Instructions for the task -
Repeat exactly, and only, the lines from the one that contains "base_tray();" through the one that contains "bpy.context.scene.collection.objects.link(empty)", both ends included.

++++

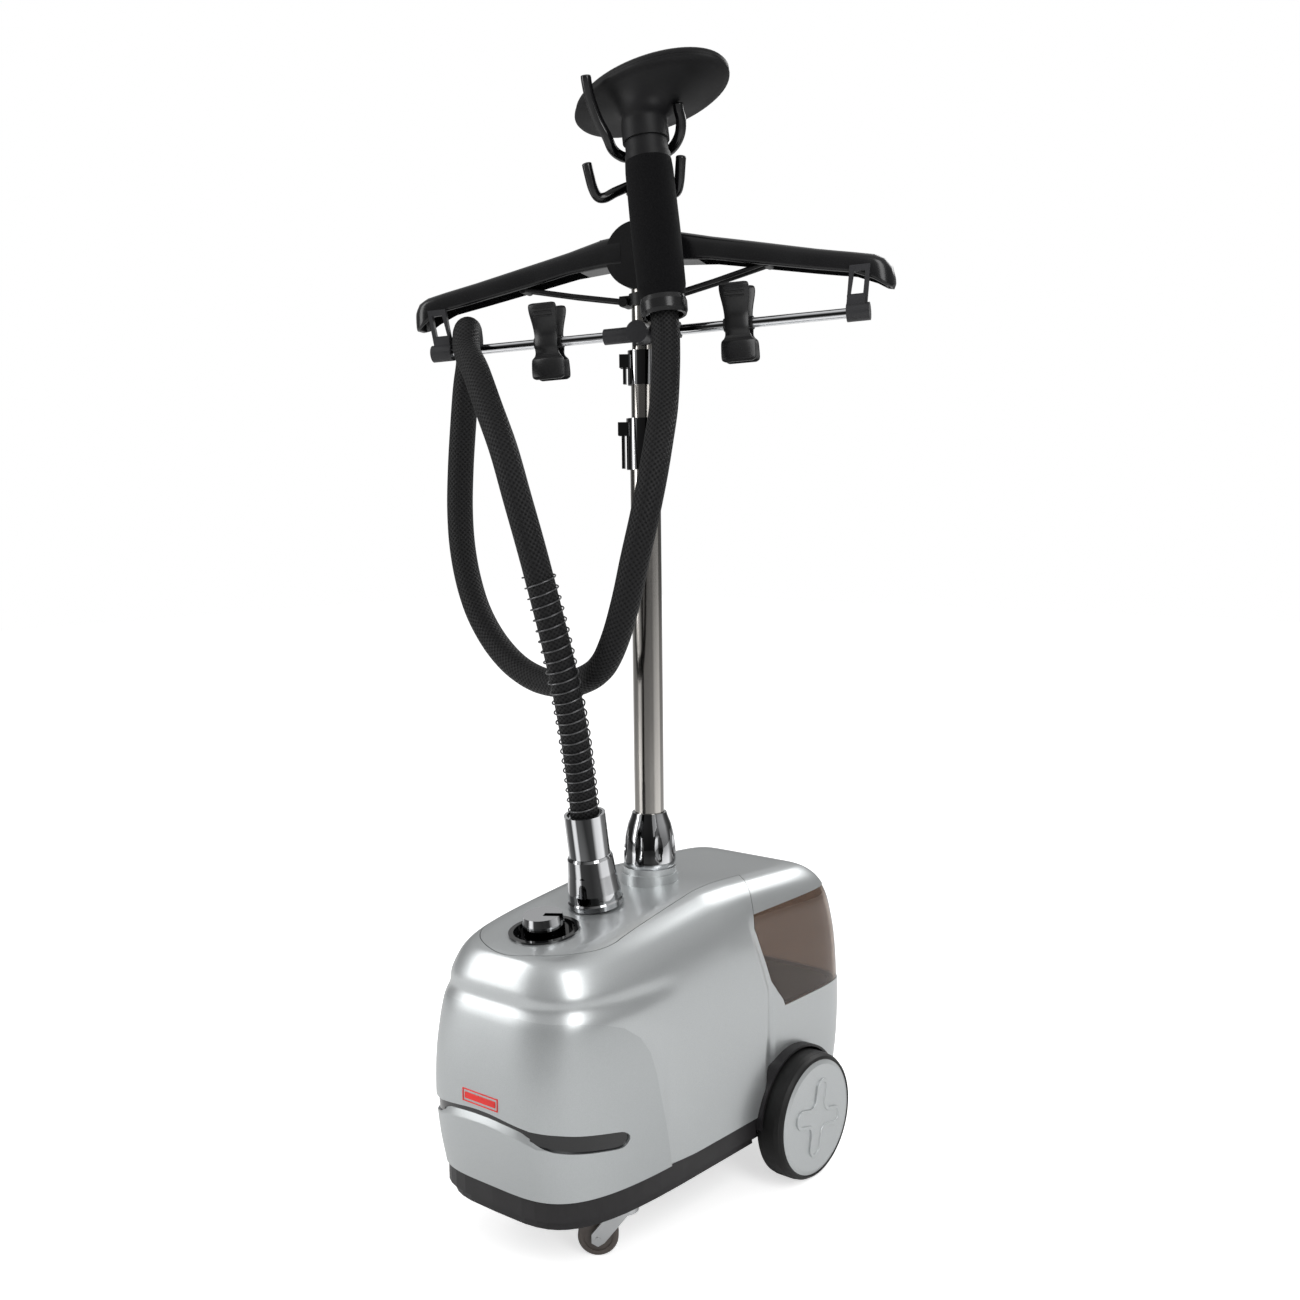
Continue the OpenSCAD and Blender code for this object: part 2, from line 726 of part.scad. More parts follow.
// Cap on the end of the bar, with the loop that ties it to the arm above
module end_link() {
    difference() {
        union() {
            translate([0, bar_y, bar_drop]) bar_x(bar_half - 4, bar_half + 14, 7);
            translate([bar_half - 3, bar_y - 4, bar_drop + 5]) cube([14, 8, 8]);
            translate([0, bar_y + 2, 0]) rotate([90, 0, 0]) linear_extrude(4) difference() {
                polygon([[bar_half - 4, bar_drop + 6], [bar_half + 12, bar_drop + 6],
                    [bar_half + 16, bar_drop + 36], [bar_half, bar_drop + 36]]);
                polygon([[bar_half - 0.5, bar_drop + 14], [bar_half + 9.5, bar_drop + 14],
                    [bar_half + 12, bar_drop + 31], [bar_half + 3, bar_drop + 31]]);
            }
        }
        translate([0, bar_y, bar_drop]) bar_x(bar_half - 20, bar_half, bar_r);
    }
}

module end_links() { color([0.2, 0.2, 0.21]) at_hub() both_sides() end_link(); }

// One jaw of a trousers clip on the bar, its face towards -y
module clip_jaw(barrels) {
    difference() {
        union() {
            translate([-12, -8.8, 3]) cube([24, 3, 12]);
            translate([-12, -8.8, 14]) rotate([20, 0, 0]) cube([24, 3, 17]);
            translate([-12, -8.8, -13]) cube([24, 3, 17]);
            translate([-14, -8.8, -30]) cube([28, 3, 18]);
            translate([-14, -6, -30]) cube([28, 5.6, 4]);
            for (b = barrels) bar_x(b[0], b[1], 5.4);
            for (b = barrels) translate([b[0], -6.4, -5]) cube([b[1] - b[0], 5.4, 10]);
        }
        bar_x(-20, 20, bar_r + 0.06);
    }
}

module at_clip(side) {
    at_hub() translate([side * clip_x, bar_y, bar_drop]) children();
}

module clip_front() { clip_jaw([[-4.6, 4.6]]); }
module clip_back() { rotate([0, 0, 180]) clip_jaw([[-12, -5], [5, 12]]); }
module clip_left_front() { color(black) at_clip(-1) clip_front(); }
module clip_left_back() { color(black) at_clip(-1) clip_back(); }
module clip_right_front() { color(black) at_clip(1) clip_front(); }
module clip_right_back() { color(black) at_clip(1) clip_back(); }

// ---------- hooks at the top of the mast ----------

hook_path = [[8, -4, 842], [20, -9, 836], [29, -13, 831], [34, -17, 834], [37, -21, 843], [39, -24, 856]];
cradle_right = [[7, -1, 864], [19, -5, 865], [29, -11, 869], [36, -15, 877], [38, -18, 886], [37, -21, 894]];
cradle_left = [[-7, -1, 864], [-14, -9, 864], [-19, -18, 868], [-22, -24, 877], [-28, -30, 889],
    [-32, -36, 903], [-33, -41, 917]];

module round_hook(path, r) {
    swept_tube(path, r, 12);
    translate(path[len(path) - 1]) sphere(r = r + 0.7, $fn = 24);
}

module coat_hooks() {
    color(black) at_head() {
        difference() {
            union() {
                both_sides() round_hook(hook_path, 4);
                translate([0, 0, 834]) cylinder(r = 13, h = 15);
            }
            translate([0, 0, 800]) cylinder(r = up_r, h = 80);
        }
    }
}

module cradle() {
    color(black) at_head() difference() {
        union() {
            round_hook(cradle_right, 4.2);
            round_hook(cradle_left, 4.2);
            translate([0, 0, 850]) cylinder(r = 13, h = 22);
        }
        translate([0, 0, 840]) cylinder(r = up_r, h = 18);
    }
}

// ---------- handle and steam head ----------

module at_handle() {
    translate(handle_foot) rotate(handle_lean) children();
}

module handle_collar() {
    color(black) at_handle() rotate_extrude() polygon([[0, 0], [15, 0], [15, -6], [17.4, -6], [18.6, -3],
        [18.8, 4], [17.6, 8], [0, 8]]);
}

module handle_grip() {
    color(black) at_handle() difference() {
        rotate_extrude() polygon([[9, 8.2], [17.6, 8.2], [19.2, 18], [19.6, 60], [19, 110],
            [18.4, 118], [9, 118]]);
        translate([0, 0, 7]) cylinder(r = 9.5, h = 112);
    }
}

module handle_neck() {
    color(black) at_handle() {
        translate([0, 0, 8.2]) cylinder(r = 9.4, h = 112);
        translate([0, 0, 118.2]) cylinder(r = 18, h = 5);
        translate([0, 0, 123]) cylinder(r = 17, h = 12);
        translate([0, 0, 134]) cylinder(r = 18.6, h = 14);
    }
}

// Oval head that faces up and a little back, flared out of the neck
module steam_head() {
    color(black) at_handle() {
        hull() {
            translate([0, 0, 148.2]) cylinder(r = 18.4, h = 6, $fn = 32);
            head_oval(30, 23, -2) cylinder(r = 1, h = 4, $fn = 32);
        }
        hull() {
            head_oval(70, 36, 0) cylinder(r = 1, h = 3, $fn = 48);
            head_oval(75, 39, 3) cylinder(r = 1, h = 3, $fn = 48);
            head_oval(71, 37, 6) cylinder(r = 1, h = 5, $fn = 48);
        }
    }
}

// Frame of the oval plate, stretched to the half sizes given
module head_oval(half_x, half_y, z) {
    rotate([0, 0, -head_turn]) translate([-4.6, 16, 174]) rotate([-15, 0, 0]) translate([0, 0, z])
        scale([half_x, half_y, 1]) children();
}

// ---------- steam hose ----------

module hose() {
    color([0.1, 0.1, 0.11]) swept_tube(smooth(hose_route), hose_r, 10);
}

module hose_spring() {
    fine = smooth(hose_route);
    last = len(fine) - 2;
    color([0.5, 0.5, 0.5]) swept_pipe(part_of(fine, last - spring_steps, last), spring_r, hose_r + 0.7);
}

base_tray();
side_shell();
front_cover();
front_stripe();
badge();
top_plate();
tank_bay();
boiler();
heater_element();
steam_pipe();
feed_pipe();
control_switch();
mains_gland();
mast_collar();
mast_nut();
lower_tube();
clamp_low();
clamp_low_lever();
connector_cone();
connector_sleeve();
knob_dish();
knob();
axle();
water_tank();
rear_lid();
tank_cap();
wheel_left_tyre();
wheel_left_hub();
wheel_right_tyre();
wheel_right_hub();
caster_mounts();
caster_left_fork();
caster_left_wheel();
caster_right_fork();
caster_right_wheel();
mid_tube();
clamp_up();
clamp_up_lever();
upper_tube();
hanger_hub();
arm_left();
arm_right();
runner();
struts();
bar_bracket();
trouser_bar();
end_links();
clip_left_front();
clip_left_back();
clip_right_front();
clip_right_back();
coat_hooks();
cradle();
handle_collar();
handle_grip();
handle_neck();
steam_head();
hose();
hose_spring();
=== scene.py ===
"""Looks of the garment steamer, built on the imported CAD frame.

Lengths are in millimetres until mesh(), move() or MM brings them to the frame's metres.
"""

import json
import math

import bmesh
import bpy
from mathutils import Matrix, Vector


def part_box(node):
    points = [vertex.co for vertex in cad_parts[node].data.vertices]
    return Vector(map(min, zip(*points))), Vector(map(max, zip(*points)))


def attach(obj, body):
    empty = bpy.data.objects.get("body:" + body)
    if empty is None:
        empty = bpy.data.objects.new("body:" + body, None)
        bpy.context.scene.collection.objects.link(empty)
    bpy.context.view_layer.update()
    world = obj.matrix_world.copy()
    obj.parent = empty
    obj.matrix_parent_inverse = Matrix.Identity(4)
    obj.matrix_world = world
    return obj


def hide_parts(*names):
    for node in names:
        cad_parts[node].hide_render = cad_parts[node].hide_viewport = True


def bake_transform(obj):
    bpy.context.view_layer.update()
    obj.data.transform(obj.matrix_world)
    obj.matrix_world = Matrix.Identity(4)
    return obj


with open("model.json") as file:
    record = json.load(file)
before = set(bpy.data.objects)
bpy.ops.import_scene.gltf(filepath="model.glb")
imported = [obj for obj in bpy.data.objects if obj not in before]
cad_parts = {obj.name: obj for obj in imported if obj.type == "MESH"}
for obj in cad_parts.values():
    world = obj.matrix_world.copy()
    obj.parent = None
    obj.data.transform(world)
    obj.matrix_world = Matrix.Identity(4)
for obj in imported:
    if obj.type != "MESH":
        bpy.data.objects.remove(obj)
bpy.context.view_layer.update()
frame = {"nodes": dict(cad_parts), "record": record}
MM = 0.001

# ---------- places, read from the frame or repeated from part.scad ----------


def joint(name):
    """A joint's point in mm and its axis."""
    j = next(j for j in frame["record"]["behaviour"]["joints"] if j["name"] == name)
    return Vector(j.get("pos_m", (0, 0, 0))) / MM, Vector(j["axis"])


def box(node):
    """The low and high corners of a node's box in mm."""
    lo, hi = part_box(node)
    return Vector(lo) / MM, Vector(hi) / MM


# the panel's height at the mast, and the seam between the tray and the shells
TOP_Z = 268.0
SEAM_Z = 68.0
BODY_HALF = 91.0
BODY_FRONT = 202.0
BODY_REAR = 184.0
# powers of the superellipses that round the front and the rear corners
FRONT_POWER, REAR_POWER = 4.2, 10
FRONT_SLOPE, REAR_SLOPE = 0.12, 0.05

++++

Solution for this exercise -
base_tray();
side_shell();
front_cover();
front_stripe();
badge();
top_plate();
tank_bay();
boiler();
heater_element();
steam_pipe();
feed_pipe();
control_switch();
mains_gland();
mast_collar();
mast_nut();
lower_tube();
clamp_low();
clamp_low_lever();
connector_cone();
connector_sleeve();
knob_dish();
knob();
axle();
water_tank();
rear_lid();
tank_cap();
wheel_left_tyre();
wheel_left_hub();
wheel_right_tyre();
wheel_right_hub();
caster_mounts();
caster_left_fork();
caster_left_wheel();
caster_right_fork();
caster_right_wheel();
mid_tube();
clamp_up();
clamp_up_lever();
upper_tube();
hanger_hub();
arm_left();
arm_right();
runner();
struts();
bar_bracket();
trouser_bar();
end_links();
clip_left_front();
clip_left_back();
clip_right_front();
clip_right_back();
coat_hooks();
cradle();
handle_collar();
handle_grip();
handle_neck();
steam_head();
hose();
hose_spring();
=== scene.py ===
"""Looks of the garment steamer, built on the imported CAD frame.

Lengths are in millimetres until mesh(), move() or MM brings them to the frame's metres.
"""

import json
import math

import bmesh
import bpy
from mathutils import Matrix, Vector


def part_box(node):
    points = [vertex.co for vertex in cad_parts[node].data.vertices]
    return Vector(map(min, zip(*points))), Vector(map(max, zip(*points)))


def attach(obj, body):
    empty = bpy.data.objects.get("body:" + body)
    if empty is None:
        empty = bpy.data.objects.new("body:" + body, None)
        bpy.context.scene.collection.objects.link(empty)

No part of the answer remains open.